Slinkard uses the term “liberation of flawlessness” to describe the decade, where its authenticity stretched beyond the je ne sais quoi of an ass-perfect pair of flared denim into something even more genuine.

“It favored not the false lashes and heavy eyeliner you had in the 1960s, and not the power looks you had going to get in the 1980s, but something quite natural, something that looked healthy, which we’re really into at the moment,” says Dirix. “The no-bra, nude-makeup look, health versus glamour — all of that makes for a nice bridge between the 1970s and now.”

Who better to represent this era of authenticity than the women themselves encapsulating it?

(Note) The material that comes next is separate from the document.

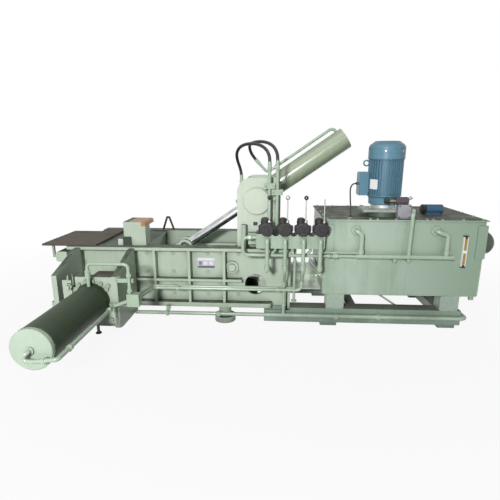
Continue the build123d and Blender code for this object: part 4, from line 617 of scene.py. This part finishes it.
class Shape:
    """Gathers grids of points and turns them into one closed, smooth-shaded piece."""

    def __init__(self, name: str) -> None:
        """Start a piece of that name."""
        self.name = name
        self.points: list[Array] = []
        self.faces: list[Array] = []
        self.count = 0

    def grids(self, points: Array) -> "Shape":
        """Add equal grids, whose last columns join their first.

        Args:
            points: grids, rows, columns and the three coordinates.

        Returns:
            The shape itself.
        """
        blocks, rows, columns, _ = points.shape
        self.faces.append(sheet_faces(blocks, rows, columns) + self.count)
        self.points.append(points.reshape(-1, 3))
        self.count += blocks * rows * columns
        return self

    def turned(self, profile: Profile, places: Array, axis: Point, sides: int = 24,
               phase: float = 0.0) -> "Shape":
        """Add copies of a turned form.

        A point of the profile (radius, height) goes to place + height along the axis + radius towards
        each of the sides' angles.

        Args:
            profile: radius and height, from the axis and back to it for a closed form.
            places: one row a copy.
            axis: direction of the height.
            sides: how many sides the form has. 6 gives a hexagon.
            phase: angle of the first side, in radians.

        Returns:
            The shape itself.
        """
        across, beside, along = axis_frame(axis)
        angle = phase + np.arange(sides) * 2 * pi / sides
        spokes = np.cos(angle)[:, None] * across + np.sin(angle)[:, None] * beside
        form = np.array(profile, float)
        local = form[:, 0, None, None] * spokes[None] + form[:, 1, None, None] * along
        return self.grids(np.atleast_2d(np.array(places, float))[:, None, None] + local[None])

    def tube(self, path: Array, radius: Array | float, sides: int = 12) -> "Shape":
        """Add a round tube along a path, closed at its ends.

        At each point a circle stands across the path's direction there. Its first radius lies across the
        best flat through the path.

        Args:
            path: one row a point.
            radius: one number, or one a point.
            sides: points round the circle.

        Returns:
            The shape itself.
        """
        path = np.asarray(path, float)
        along = np.gradient(path, axis=0)
        along /= np.linalg.norm(along, axis=1)[:, None]
        flat = np.linalg.svd(path - path.mean(0))[2][2]
        first = np.cross(along, flat)
        first /= np.linalg.norm(first, axis=1)[:, None]
        second = np.cross(along, first)
        angle = np.arange(sides) * 2 * pi / sides
        size = np.broadcast_to(radius, len(path))[:, None, None]
        ring = np.cos(angle)[None, :, None] * first[:, None] + np.sin(angle)[None, :, None] * second[:, None]
        body = path[:, None] + size * ring
        ends = [np.repeat(path[i][None, None], sides, 1) for i in (0, -1)]
        return self.grids(np.concatenate([ends[0], body, ends[1]])[None])

    def plate(self, centre: Point, across: Point, upward: Point, size: tuple[float, float], thick: float,
              corner: float, bevel: float) -> "Shape":
        """Add a flat plate with round corners and a bevelled rim.

        The rim is a rounded rectangle: a corner's centre plus its radius towards each angle. The rim is
        repeated, drawn in at the bevel, and ends in the middle of each face.

        Args:
            centre: middle of the back face.
            across: direction of the width.
            upward: direction of the height.
            size: width and height.
            thick: thickness, along across x upward.
            corner: radius of the corners.
            bevel: width of the bevel.

        Returns:
            The shape itself.
        """
        right, up = np.array(across, float), np.array(upward, float)
        out = np.cross(right, up)
        angle = (np.arange(24) + 0.5) * 2 * pi / 24
        sign = np.stack([np.sign(np.cos(angle)), np.sign(np.sin(angle))], -1)
        rings = []
        for inset, depth in ((-1.0, 0.0), (0.0, 0.0), (0.0, thick - bevel), (bevel, thick), (-1.0, thick)):
            if inset < 0:
                flat = np.zeros((24, 2))
            else:
                middle = sign * (np.array(size) / 2 - corner)
                flat = middle + (corner - min(inset, corner)) * np.stack([np.cos(angle), np.sin(angle)], -1)
            rings.append(np.array(centre) + flat[:, :1] * right + flat[:, 1:] * up + depth * out)
        return self.grids(np.stack(rings)[None])

    def piece(self, slot: str, finish: Finish, sharp: float = 30.0, body: Body = Body.PRESS) -> None:
        """Turn what was gathered into an object that rides on a body.

        Args:
            slot: not used.
            finish: its finish.
            sharp: edges that turn by more degrees than this stay sharp.
            body: the body that it rides on.
        """
        mesh = bpy.data.meshes.new(self.name)
        mesh.from_pydata(np.concatenate(self.points).tolist(), [], np.concatenate(self.faces).tolist())
        close_seams(mesh, 1e-6)
        mesh.polygons.foreach_set("use_smooth", np.ones(len(mesh.polygons), bool))
        mesh.set_sharp_from_angle(angle=radians(sharp))
        mesh.materials.append(finish.material())
        made = bpy.data.objects.new(self.name, mesh)
        bpy.context.scene.collection.objects.link(made)
        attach(made, body.value)
        LOG.info("%s: %d faces on %s", self.name, len(mesh.polygons), body.value)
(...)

These icons weren’t just freeing the nipple — check the rise in bralette sales since 2016 — or going more Glossier than Urban Decay.

Dirix name-checks women like Debbie Harry, Grace Jones, Bianca Jagger, Diana Ross, Cher and Steve Nicks as having footprints so deep in the 1970s that their cult of personalities are still stuck in the decade. On the legion of 1970s-worshipping style accounts, their presence is ubiquitous: Cher in suede chaps, Grace Jones in track pants, Stevie Nicks in her Nicks-ian best, top hat included.

“Still to this day, they represent something young women find aspirational,” says Dirix. “In their own ways, they represented a personality that was aspirational and achievable.” That changed by the mid- to late-1980s, when icons of femininity — the larger-than-life movie stars, the otherworldly supermodel class — landed well beyond reach. “With the women of the 1970s, yes, of course they’re extraordinary, talented and beautiful, but there was something very real about them, as well. They took absolutely no shit.”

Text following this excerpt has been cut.